==== Recorded data ====

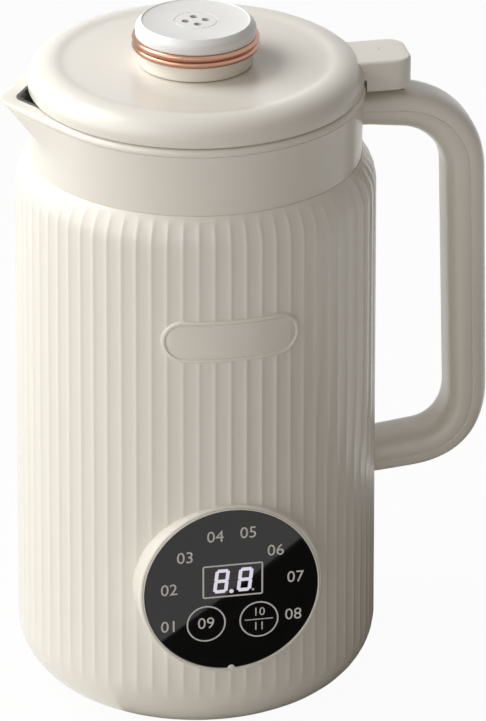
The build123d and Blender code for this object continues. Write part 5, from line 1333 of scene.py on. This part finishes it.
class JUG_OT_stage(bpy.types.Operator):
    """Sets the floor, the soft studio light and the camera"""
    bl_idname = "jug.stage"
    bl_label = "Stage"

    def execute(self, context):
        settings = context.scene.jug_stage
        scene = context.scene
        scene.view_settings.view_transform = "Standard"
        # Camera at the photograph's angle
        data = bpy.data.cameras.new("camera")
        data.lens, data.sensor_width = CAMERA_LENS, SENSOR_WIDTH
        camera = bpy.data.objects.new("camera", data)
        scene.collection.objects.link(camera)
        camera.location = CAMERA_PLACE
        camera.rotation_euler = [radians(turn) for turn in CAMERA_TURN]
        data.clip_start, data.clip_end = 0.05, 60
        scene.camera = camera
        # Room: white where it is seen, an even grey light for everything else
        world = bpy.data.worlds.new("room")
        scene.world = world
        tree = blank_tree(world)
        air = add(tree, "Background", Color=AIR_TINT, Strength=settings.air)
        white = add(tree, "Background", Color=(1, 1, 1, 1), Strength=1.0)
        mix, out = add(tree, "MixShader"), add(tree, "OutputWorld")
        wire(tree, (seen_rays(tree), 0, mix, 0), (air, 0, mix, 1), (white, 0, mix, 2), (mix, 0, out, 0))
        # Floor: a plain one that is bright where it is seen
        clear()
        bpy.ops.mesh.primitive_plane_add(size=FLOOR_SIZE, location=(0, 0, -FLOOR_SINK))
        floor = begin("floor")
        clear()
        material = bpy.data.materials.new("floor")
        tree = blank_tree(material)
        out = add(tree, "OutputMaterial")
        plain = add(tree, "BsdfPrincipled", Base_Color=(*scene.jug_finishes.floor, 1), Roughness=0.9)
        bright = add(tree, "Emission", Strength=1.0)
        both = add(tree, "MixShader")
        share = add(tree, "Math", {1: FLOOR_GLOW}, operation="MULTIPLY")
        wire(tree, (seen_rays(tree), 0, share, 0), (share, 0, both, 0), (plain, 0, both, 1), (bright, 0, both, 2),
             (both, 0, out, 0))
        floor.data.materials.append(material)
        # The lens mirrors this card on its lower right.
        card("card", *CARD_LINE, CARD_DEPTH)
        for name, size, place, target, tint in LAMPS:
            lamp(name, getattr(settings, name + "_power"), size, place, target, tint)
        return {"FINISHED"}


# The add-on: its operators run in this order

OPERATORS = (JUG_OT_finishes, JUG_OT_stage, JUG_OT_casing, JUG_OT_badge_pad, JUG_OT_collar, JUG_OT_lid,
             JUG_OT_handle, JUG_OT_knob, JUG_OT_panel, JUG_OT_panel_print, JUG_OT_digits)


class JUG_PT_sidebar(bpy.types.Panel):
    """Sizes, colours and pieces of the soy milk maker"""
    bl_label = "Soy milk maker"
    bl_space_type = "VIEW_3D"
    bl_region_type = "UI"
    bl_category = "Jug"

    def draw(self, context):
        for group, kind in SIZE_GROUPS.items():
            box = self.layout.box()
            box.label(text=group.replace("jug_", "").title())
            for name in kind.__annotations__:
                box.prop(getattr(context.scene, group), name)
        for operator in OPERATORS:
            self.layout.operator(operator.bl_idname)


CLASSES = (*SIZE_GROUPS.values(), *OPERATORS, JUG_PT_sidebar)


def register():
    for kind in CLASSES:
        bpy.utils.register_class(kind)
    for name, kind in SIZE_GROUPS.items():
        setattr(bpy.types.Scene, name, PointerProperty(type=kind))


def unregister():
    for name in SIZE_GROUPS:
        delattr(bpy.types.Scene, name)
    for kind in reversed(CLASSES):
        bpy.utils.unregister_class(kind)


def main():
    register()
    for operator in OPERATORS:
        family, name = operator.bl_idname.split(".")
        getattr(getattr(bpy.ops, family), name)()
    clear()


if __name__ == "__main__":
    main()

====

What you have to do: Copy down the material exactly as written.

Task output:
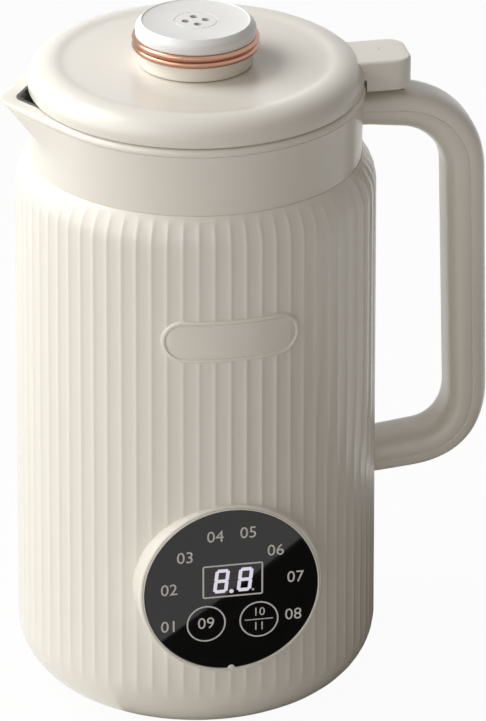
The build123d and Blender code for this object continues. Write part 5, from line 1333 of scene.py on. This part finishes it.
class JUG_OT_stage(bpy.types.Operator):
    """Sets the floor, the soft studio light and the camera"""
    bl_idname = "jug.stage"
    bl_label = "Stage"

    def execute(self, context):
        settings = context.scene.jug_stage
        scene = context.scene
        scene.view_settings.view_transform = "Standard"
        # Camera at the photograph's angle
        data = bpy.data.cameras.new("camera")
        data.lens, data.sensor_width = CAMERA_LENS, SENSOR_WIDTH
        camera = bpy.data.objects.new("camera", data)
        scene.collection.objects.link(camera)
        camera.location = CAMERA_PLACE
        camera.rotation_euler = [radians(turn) for turn in CAMERA_TURN]
        data.clip_start, data.clip_end = 0.05, 60
        scene.camera = camera
        # Room: white where it is seen, an even grey light for everything else
        world = bpy.data.worlds.new("room")
        scene.world = world
        tree = blank_tree(world)
        air = add(tree, "Background", Color=AIR_TINT, Strength=settings.air)
        white = add(tree, "Background", Color=(1, 1, 1, 1), Strength=1.0)
        mix, out = add(tree, "MixShader"), add(tree, "OutputWorld")
        wire(tree, (seen_rays(tree), 0, mix, 0), (air, 0, mix, 1), (white, 0, mix, 2), (mix, 0, out, 0))
        # Floor: a plain one that is bright where it is seen
        clear()
        bpy.ops.mesh.primitive_plane_add(size=FLOOR_SIZE, location=(0, 0, -FLOOR_SINK))
        floor = begin("floor")
        clear()
        material = bpy.data.materials.new("floor")
        tree = blank_tree(material)
        out = add(tree, "OutputMaterial")
        plain = add(tree, "BsdfPrincipled", Base_Color=(*scene.jug_finishes.floor, 1), Roughness=0.9)
        bright = add(tree, "Emission", Strength=1.0)
        both = add(tree, "MixShader")
        share = add(tree, "Math", {1: FLOOR_GLOW}, operation="MULTIPLY")
        wire(tree, (seen_rays(tree), 0, share, 0), (share, 0, both, 0), (plain, 0, both, 1), (bright, 0, both, 2),
             (both, 0, out, 0))
        floor.data.materials.append(material)
        # The lens mirrors this card on its lower right.
        card("card", *CARD_LINE, CARD_DEPTH)
        for name, size, place, target, tint in LAMPS:
            lamp(name, getattr(settings, name + "_power"), size, place, target, tint)
        return {"FINISHED"}


# The add-on: its operators run in this order

OPERATORS = (JUG_OT_finishes, JUG_OT_stage, JUG_OT_casing, JUG_OT_badge_pad, JUG_OT_collar, JUG_OT_lid,
             JUG_OT_handle, JUG_OT_knob, JUG_OT_panel, JUG_OT_panel_print, JUG_OT_digits)


class JUG_PT_sidebar(bpy.types.Panel):
    """Sizes, colours and pieces of the soy milk maker"""
    bl_label = "Soy milk maker"
    bl_space_type = "VIEW_3D"
    bl_region_type = "UI"
    bl_category = "Jug"

    def draw(self, context):
        for group, kind in SIZE_GROUPS.items():
            box = self.layout.box()
            box.label(text=group.replace("jug_", "").title())
            for name in kind.__annotations__:
                box.prop(getattr(context.scene, group), name)
        for operator in OPERATORS:
            self.layout.operator(operator.bl_idname)


CLASSES = (*SIZE_GROUPS.values(), *OPERATORS, JUG_PT_sidebar)


def register():
    for kind in CLASSES:
        bpy.utils.register_class(kind)
    for name, kind in SIZE_GROUPS.items():
        setattr(bpy.types.Scene, name, PointerProperty(type=kind))


def unregister():
    for name in SIZE_GROUPS:
        delattr(bpy.types.Scene, name)
    for kind in reversed(CLASSES):
        bpy.utils.unregister_class(kind)


def main():
    register()
    for operator in OPERATORS:
        family, name = operator.bl_idname.split(".")
        getattr(getattr(bpy.ops, family), name)()
    clear()


if __name__ == "__main__":
    main()